Material Identification using Multi-Modal Intrinsic Radiation and Radiography

Abstract

We investigate multi-modal material identification for special nuclear material (SNM) configurations using a combination of X-ray radiography, high-resolution γ-ray spectroscopy, and neutron multiplicity measurements. We consider a Beryllium Reflected Plutonium sphere (BeRP) ball surrounded by one or two concentric shielding shells of unknown composition whose radii are assumed known from radiography. High-purity germanium (HPGe) spectra are reduced to net counts in selected Pu-239 photo-peaks, while neutron multiplicity information is summarized by Feynman variances Y2 and Y3 computed from factorial moments of the neutron counting statistics. Using synthetic data generated with the Gamma Detector Response and Analysis Software (GADRAS) for a range of shielding materials and thicknesses, we cast the material identification problem as a supervised multi-class classification task over all admissible shell-material combinations. We demonstrate that a random forest classifier trained on combined gamma and neutron features achieves almost perfect identification accuracy for single-shell cases, and substantial performance gains for more challenging double-shell configurations relative to gamma-only classification.
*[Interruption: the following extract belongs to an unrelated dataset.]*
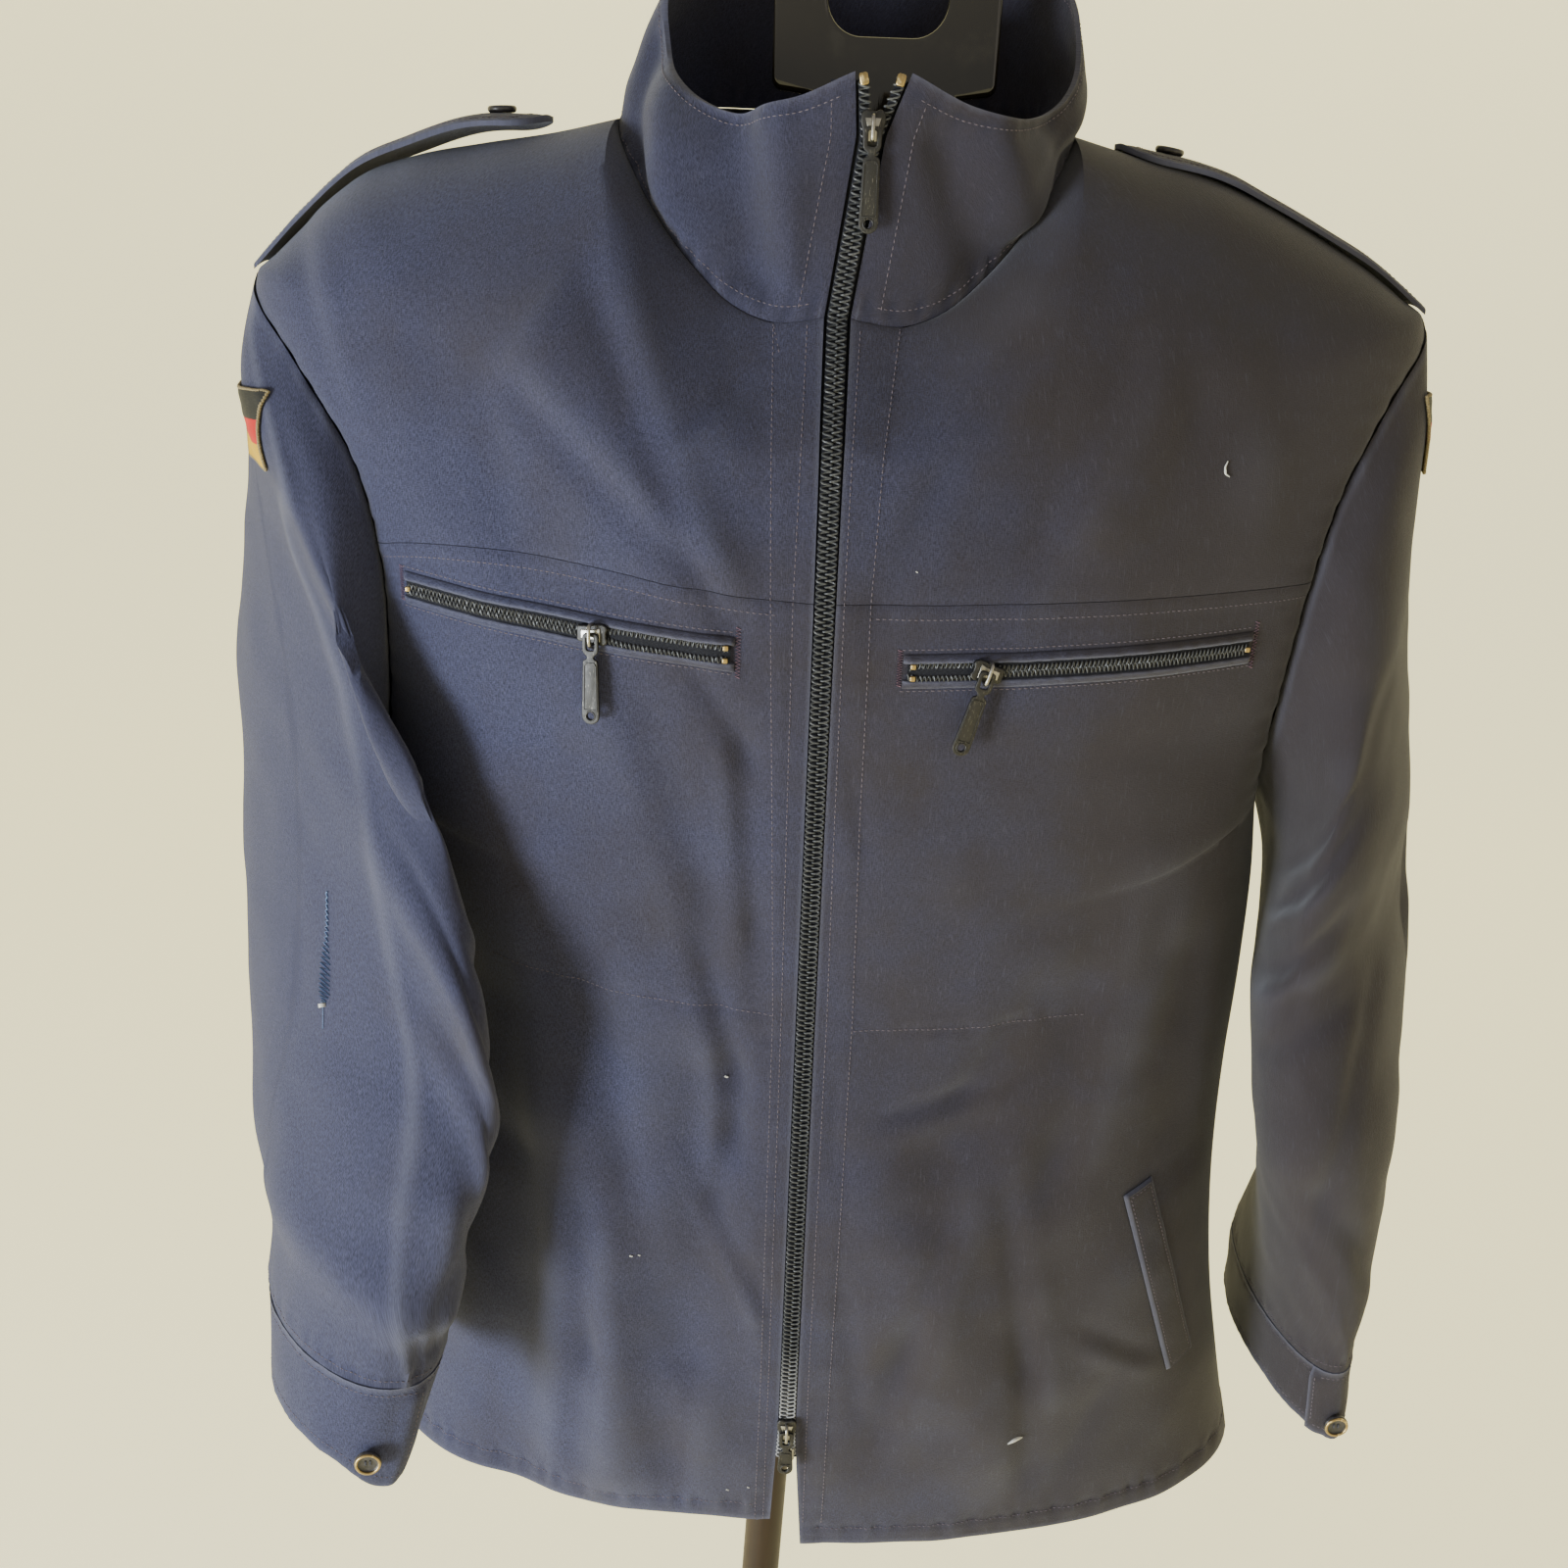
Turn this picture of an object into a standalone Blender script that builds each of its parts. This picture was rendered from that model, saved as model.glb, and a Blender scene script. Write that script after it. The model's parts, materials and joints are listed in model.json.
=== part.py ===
"""A military field jacket, zipped shut, hanging on a limbless stand.

Metres, +Z up. The jacket's front faces -Y, and the viewer's right is +X. The origin lies on the
floor at the centre of the stand's base. The jacket's pieces are worked out in an upright frame
of their own, which hangs slightly askew on the upright stand. Left and right are the viewer's.
"""

import bmesh
import bpy
import numpy as np
from math import atan2, cos, pi, radians, sin
from mathutils import Matrix, Vector
from mathutils.bvhtree import BVHTree

# Driving dimensions
WALL = 0.0016              # one layer of cloth, with its seam allowances
COLLAR_WALL = 0.0022       # two layers of cloth
SEAM = 0.0003              # gap that sewn pieces keep
ASKEW = radians(-1.9)      # lean of jacket and shoulder form on the upright post
HANG_HEIGHT = 1.40         # height that the lean turns about
HANG_SHIFT = -0.017        # sideways place of the jacket on the form
NECK_SHARE = 0.4           # share of a front's width that ends on the neck seam
NECK_HALF = 0.1025         # half width of the neck seam
NECK_FRONT = 0.0885        # depth of the neck seam in front of the shoulder line
NECK_BACK = 0.078          # and behind it
TIP = 0.2688               # half width between the shoulder tips
ARM_CENTRE = 1.2068        # height of the armhole's centre
ARM_HALF = 0.1168          # half the armhole's height
ARM_FRONT = 0.070          # how far the armhole reaches forward
ARM_BACK = 0.080           # and back
CHEST_FRONT = 1.200        # height of the chest seam at the front zip
CHEST_BACK = 1.215         # and of the same level on the back
CHEST_ARCH = 0.054         # the left chest seam rises over the pocket, by about 0.15 of this
COLLAR_LEAN = 0.0095       # the collar's top leans to the right
FRONT_LEAN = 1.45          # and its front leans this many times as far


def columns(names, *rows):
    """A table whose first column is what the others are read against."""
    return dict(zip(names.split(), np.array(rows, float).T))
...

Alternative statistical and machine-learning formulations for this multi-class problem are examined along with examination of the impact of model-mismatch between the forward model and the test cases as given by variations in the statistical noise. Opportunities for extending the approach to more complex geometries and experimental data are also discussed.

Figures (9)

• Figure 1: Feynman Variance $Y_2$ and $Y_3$ for BeRP ball versus shielding shell thickness
• Figure 2: General problem formulation.
• Figure 3: Classification errors by material and thickness in single shell configuration using Gamma+$Y_2$+$Y_3$ as feature.
• Figure 4: Normalized confusion matrices for single-shell material identification at two shell thicknesses (rows) and three feature sets (columns): Gamma only (left), Gamma + $Y_2$ (middle), and Gamma + $Y_2$ + $Y_3$ (right), using 60s time window, clean data for training, and $N=10{,}000$ independent noise realizations per feature set and thickness for testing. Each panel shows the classification performance across all candidate shell materials under noisy measurement conditions. We normalize these matrices so that the sum of classification errors for each reference material is 1 (if they are non-zeros).
• Figure 5: Misclassification fractions for representative two-shell configurations (rows) under three feature sets (columns): Gamma only (left), Gamma + $Y_2$ (middle), and Gamma + $Y_2$ + $Y_3$ (right) using 1800s time window and clean data for training. $N=10{,}000$ independent noise realizations per feature set and thickness are generated for testing. Each panel summarizes the fraction of test cases that are misclassified for the specified shell-thickness configuration (inner/outer).